*Set task*: Copy the lines below verbatim, but only from the line containing "What parts and" through the end of the data.

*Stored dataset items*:
------------------------------------------------------------

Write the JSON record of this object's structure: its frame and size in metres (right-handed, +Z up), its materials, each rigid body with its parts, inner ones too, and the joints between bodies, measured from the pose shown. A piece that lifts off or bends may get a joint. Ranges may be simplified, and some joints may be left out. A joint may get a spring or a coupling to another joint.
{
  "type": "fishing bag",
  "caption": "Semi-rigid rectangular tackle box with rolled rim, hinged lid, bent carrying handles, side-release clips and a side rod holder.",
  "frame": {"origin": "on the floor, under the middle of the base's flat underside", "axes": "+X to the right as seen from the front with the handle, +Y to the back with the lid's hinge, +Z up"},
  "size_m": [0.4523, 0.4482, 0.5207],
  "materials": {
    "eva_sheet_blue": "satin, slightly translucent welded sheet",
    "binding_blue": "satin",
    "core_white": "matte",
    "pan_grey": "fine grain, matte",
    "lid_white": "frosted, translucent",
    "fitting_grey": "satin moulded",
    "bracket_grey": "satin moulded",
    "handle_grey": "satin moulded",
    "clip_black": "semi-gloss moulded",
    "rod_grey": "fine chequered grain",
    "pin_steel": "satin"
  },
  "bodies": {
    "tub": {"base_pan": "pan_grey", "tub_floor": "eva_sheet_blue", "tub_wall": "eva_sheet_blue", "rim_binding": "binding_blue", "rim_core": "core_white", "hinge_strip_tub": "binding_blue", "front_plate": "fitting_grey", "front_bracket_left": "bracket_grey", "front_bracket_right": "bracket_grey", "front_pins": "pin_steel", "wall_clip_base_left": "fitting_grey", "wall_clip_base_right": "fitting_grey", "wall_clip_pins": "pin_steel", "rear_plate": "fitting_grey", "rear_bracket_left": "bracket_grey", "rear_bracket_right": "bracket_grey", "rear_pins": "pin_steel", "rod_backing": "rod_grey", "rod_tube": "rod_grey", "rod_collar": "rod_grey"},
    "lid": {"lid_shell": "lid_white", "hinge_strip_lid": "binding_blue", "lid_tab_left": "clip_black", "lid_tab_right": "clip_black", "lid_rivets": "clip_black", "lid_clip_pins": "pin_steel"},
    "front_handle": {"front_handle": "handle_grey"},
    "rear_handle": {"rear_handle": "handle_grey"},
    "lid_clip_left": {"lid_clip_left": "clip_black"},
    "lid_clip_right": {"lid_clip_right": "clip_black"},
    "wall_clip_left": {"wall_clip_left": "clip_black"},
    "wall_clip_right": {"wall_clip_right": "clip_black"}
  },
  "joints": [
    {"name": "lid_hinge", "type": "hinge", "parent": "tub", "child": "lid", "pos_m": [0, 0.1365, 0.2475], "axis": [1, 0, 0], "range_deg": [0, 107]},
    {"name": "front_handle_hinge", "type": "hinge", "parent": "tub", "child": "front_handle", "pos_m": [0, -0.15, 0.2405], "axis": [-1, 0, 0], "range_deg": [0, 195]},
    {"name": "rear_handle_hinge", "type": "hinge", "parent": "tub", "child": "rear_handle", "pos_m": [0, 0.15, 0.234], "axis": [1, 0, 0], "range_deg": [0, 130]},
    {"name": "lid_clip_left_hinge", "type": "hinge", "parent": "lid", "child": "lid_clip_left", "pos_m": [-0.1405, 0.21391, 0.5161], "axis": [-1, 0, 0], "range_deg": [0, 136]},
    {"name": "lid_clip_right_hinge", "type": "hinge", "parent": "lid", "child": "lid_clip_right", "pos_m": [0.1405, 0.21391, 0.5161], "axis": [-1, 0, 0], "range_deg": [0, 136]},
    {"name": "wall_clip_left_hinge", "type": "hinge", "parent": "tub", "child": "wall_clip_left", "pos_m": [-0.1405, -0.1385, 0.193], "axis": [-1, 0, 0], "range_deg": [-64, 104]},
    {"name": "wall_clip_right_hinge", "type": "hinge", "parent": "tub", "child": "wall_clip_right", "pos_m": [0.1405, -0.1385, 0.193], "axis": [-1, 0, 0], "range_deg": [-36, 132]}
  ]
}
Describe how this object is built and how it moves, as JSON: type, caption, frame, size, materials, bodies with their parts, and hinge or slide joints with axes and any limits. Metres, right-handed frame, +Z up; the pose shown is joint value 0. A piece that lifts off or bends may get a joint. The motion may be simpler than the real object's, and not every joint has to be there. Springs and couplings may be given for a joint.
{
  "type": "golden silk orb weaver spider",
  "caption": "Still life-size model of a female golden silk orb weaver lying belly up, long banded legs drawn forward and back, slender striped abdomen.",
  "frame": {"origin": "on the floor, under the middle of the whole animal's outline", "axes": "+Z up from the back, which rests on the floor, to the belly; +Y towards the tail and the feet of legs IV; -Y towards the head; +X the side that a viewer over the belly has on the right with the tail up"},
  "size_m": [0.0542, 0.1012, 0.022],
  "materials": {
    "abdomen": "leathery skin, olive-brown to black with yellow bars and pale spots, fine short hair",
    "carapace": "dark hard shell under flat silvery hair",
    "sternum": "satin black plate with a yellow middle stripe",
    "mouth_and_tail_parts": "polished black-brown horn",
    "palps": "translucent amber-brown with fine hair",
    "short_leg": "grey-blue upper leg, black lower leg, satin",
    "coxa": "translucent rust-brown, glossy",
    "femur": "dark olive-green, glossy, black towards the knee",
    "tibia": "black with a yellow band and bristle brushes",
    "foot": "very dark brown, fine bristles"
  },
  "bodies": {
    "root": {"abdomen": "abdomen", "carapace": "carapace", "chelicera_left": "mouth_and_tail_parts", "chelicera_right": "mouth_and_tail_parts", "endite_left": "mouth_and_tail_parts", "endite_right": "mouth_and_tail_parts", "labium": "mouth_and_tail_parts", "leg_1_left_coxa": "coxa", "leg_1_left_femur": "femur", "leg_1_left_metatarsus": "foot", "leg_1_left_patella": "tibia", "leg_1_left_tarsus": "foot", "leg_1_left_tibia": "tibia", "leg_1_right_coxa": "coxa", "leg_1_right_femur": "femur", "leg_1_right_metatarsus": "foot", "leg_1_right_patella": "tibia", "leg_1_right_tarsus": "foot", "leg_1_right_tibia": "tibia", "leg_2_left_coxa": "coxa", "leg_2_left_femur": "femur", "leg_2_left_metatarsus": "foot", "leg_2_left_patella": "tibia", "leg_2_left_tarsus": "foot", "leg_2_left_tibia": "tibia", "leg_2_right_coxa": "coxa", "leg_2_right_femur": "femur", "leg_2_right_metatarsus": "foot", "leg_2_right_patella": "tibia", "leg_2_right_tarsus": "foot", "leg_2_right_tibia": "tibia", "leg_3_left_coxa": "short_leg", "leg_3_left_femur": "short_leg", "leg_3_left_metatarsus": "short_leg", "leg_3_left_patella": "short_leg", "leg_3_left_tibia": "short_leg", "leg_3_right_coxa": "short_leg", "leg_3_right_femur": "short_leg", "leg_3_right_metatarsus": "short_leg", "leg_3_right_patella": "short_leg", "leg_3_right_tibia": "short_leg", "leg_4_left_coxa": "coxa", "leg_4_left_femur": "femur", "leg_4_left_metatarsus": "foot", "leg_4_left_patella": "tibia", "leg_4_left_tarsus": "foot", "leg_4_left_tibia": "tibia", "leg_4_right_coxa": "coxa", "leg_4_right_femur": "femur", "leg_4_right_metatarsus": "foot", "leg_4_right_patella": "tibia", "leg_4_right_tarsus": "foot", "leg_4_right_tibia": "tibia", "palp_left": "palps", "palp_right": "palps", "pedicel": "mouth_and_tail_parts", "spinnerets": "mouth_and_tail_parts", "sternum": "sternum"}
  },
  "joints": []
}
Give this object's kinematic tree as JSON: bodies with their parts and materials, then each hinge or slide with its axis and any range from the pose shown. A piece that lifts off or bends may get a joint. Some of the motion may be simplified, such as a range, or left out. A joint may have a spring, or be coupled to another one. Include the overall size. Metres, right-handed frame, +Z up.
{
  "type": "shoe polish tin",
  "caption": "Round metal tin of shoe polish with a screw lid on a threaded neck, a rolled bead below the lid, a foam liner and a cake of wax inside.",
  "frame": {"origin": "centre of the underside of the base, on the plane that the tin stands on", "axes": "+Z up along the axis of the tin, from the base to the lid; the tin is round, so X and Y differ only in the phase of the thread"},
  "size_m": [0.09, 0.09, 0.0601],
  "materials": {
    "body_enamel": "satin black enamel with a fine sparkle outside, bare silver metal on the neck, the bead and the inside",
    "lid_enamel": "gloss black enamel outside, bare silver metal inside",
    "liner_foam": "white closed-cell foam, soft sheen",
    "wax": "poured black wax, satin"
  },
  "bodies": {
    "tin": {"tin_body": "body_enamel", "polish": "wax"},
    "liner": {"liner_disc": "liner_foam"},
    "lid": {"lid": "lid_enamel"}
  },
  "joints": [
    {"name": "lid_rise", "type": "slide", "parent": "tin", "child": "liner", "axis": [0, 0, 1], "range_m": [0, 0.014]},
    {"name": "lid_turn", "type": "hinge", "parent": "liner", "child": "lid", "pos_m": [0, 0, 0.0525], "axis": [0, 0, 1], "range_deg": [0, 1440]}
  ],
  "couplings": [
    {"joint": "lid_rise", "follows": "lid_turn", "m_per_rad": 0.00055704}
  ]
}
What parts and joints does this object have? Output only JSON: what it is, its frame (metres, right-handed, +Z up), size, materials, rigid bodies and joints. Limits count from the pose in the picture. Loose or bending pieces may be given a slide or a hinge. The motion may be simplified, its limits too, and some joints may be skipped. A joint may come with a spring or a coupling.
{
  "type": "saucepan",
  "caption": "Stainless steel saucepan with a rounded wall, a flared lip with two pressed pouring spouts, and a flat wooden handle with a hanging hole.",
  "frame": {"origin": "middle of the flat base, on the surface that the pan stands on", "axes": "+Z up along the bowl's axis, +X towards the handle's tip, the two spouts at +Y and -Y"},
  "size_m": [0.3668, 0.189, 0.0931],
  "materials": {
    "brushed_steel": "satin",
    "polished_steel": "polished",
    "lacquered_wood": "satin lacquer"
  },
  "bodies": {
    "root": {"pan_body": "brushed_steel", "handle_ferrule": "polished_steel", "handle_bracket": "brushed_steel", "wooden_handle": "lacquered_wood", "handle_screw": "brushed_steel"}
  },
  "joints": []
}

------------------------------------------------------------

*Completed exercise*:
What parts and joints does this object have? Output only JSON: what it is, its frame (metres, right-handed, +Z up), size, materials, rigid bodies and joints. Limits count from the pose in the picture. Loose or bending pieces may be given a slide or a hinge. The motion may be simplified, its limits too, and some joints may be skipped. A joint may come with a spring or a coupling.
{
  "type": "saucepan",
  "caption": "Stainless steel saucepan with a rounded wall, a flared lip with two pressed pouring spouts, and a flat wooden handle with a hanging hole.",
  "frame": {"origin": "middle of the flat base, on the surface that the pan stands on", "axes": "+Z up along the bowl's axis, +X towards the handle's tip, the two spouts at +Y and -Y"},
  "size_m": [0.3668, 0.189, 0.0931],
  "materials": {
    "brushed_steel": "satin",
    "polished_steel": "polished",
    "lacquered_wood": "satin lacquer"
  },
  "bodies": {
    "root": {"pan_body": "brushed_steel", "handle_ferrule": "polished_steel", "handle_bracket": "brushed_steel", "wooden_handle": "lacquered_wood", "handle_screw": "brushed_steel"}
  },
  "joints": []
}